The prose is lush with sensual detail, but also with the sense of unseen things beyond the normal senses. At one point, the protagonist remembers a bit of verse:

A being who hears me tapping
The five-sensed cane of mind
Amid such greater glories
That I am worse than blind.

This is a slightly inaccurate rendition of the final verse of “Blind” (1920) by Harry Kemp, and serves to give the story its name and theme.

There is a woman; again, many of Moore’s women at this stage of the career, she is a being devoted to or under the influence of some greater being. An ephemeral yet poignant focus of intense romantic focus. A microcosm of tragedy unfolds, between the desire of the unnamed male protagonist and the woman called up into existence before her time, not yet ready for life or love. It feels like that should be a metaphor, perhaps for Moore herself—who was still stuck in that limbo place between her day job and her career as a writer, engaged to a fiancé she dare not marry for fear of financial ruin.

Art by Elliott Dold

The denouement is not quite as romantic as “The Bright Illusion.” The nameless protagonist is still castaway; the implication is given that perhaps it was all a dream, a hallucination. It is not much of a science fiction story by the standards of the time, since there is little hard science in it; “Greater Glories” is a mood piece, a work of wonder, emotion, and sensations. Which is how many fans ultimately read it:

So few people can wrap a dream in star dust, breathe fairy life into it, and set it to the music of the spheres that C. L. Moore’s stories are always more than we dared hope. For sheer suggestive beauty and lingering memories of things that never were, this writer is equaled only by A. Merritt. Need I say I liked the story?
—Ramon F. Alvarez del Rey, ‘Brass Tacks’ in Astounding Nov 1935

Arch-fan Forrst J. Ackerman was uncharacteristically generous with his praise, possibly because he was still hoping she would collaborate with him on further stories:

Re paragraf four—a command from Moore: I shall clothe myself in a cloak of cosmic vibrations while reading GREATER GLORIES, so that none may disturb my marveling mind. Hail to Catherine, Queen of Queer-tales!
—Forrest J. Ackerman to C. L. Moore, 31 Jul 1935

Haven’t you read that story you wrote, GREATER GLORIES? How could ever just a girl write such! Why,  you make my English become just gibberish, trying to discuss it. Are you indeed not an Other World Entity, taken on a feminine form to come to earth and astound the senses of, say, a Scientifictionist? Cather, how could you write such a story as GREATER GLORIES? 

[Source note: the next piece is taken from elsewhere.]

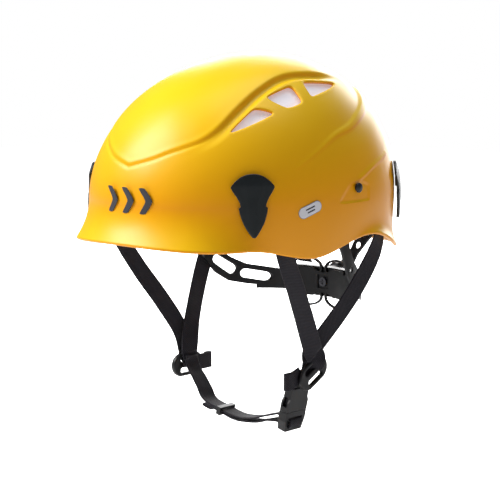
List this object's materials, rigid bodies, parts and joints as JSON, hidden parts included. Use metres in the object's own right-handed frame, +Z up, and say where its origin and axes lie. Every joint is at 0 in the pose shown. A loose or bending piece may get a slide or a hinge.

You don’t doubt I liked your dream-tale, do you? I graded it “A”, and rusht my rating airmail to FANTASY. But that is little. Perhaps this will better bolster your belief I thot it was awamzing: I quote, following, a note I dasht off to Gilbert Brown, columnist of the L.A. Evening Post-Record. The paper has 77,000 circulation and Brown has thirce in print published his praises of the works of A. Merritt. So, “Brown,” I wrote, “If you would read a manuscript marvelous as a Merrittale, step to the nearest newsstand and purchase the Sept. Astounding. The spell-binding story is GREATER GLORIES. A first-water fantasyarn, incredible, staggering, overwhelming—Dizzily, FJAckerman.” I hope you don’t think my “first-water fantasy” line is hokumn, because I have used it several times; I really don’t know any other way to describe those stories of yours that hit me so hard. SCARLET DREAM is still my favorite, but GREATER GLORIES comes very close. I shall, of course, by ultra-happy about Nyusa, the Nymph of Darkness whom we created together.
—Forrest J. Ackerman to C. L. Moore, 27 Aug 1935

Anyway, you deserve an extra “a” in your name for such outstanding and A-1 stories as SCARLET DREAM and GREATER GLORIES. That’s a swell title, I think, by the way, Crawford has chosen for the book form of your series “The Saga of Northwest Smith”. Right in the center of the book, about, I calculate, will be our co-creation, the nymph Nyusa. […] I don’t know whether the newspaper columnist read GREATER GLORIES, as per my recommendation, or not; I thot he might mention it in his column, but just after I wrote him, he left the paper on vacation, and hasn’t been back since.
—Forrest J. Ackerman to C. L. Moore, 2 Oct 1935

Lovecraft did not take Astounding regularly, and so apparently missed “Greater Glories,” though she described the story it grew from. Why it lay forgotten among some of her earlier stories for so many decades is unknown—perhaps it was too close to “The Bright Illusion,” or too slight a story in retrospect, and definitely much weirder than the usual “thought-variant” story taken for Astounding. Yet it is an outgrowth of that ur-story, that original idea that Moore had that was too big for any one tale to contain—and for that, at least, it has historical interest.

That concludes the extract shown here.